The empirical evaluation focuses on abstract graph generation tasks and molecular datasets, demonstrating the effectiveness of CatFlow.

• Abstract Graph Generation: The tasks include Ego-small and Community-small datasets, where CatFlow significantly outperforms existing methods based on various graph metrics such as degree distribution and clustering coefficient.
• Molecular Generation: On the QM9 and ZINC250k datasets, CatFlow achieves high validity and uniqueness of generated molecules, and minimizes the Fréchet ChemNet Distance (FCD), setting new benchmarks in molecular graph generation.

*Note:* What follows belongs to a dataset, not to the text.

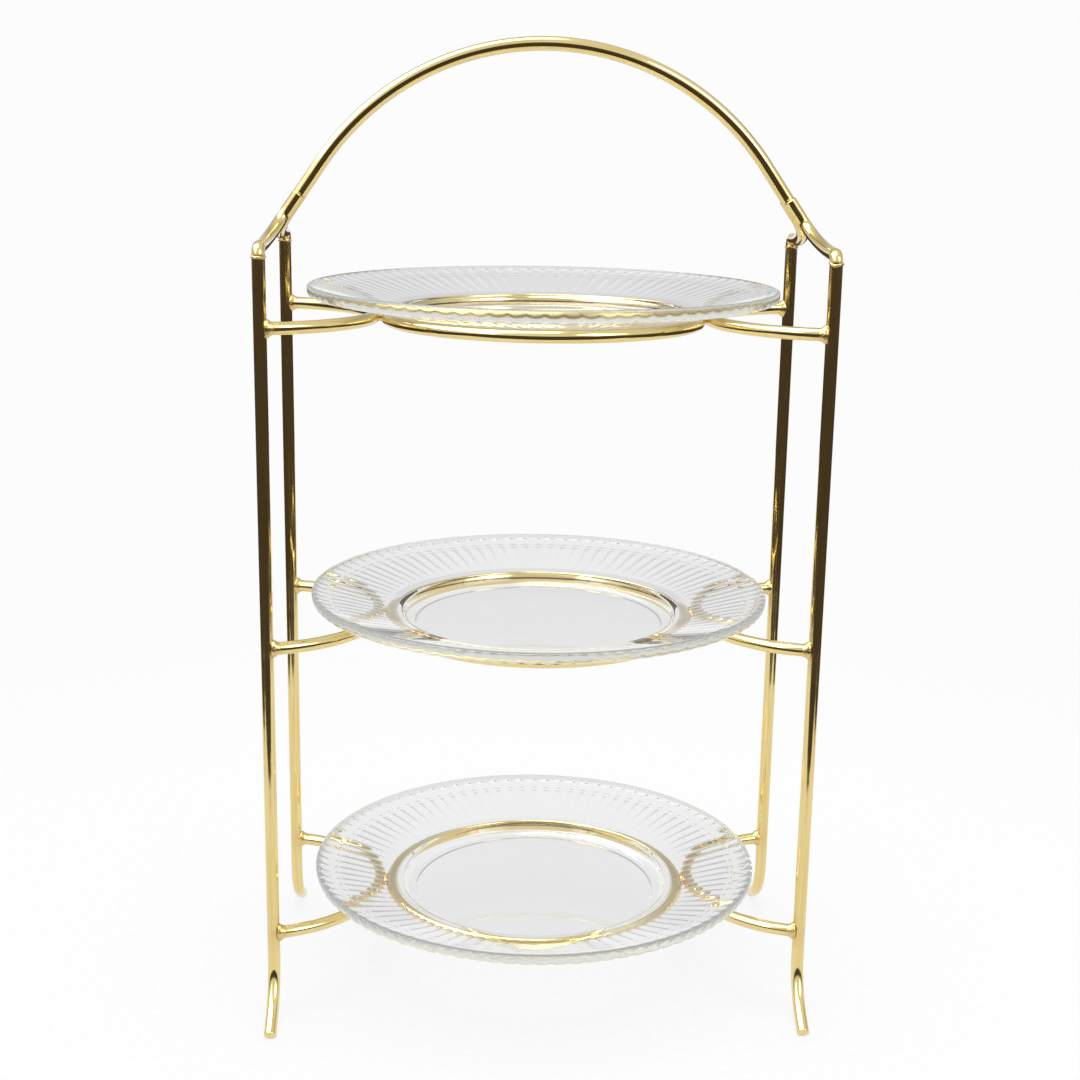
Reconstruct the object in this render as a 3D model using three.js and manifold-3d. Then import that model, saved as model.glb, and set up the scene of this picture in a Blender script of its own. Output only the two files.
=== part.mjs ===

Implications and Future Work

The VFM framework, especially as instantiated in CatFlow, offers several practical and theoretical implications:

1. Practical Impact: The demonstrated efficiency and performance of CatFlow in graph generation, particularly in generating valid and unique molecular structures, have immediate practical benefits in fields like drug discovery and materials science.
2. Theoretical Advancements: The connection between VFM and both flow matching and score-based models provides a unified perspective on generative modeling, enabling future research to explore combined or hybrid models for improved performance.
3. Future Directions: Future research may leverage the VFM framework's flexibility to explore mixed discrete-continuous data generation, further refine the computational efficiencies, and extend applications to other types of data like text or source code.

In conclusion, the paper introduces a robust and theoretically grounded approach to graph generation through Variational Flow Matching and its categorical instantiation, CatFlow. The advancements presented have immediate implications for improving generative modeling techniques and set the stage for further exploration in both academic and applied research contexts.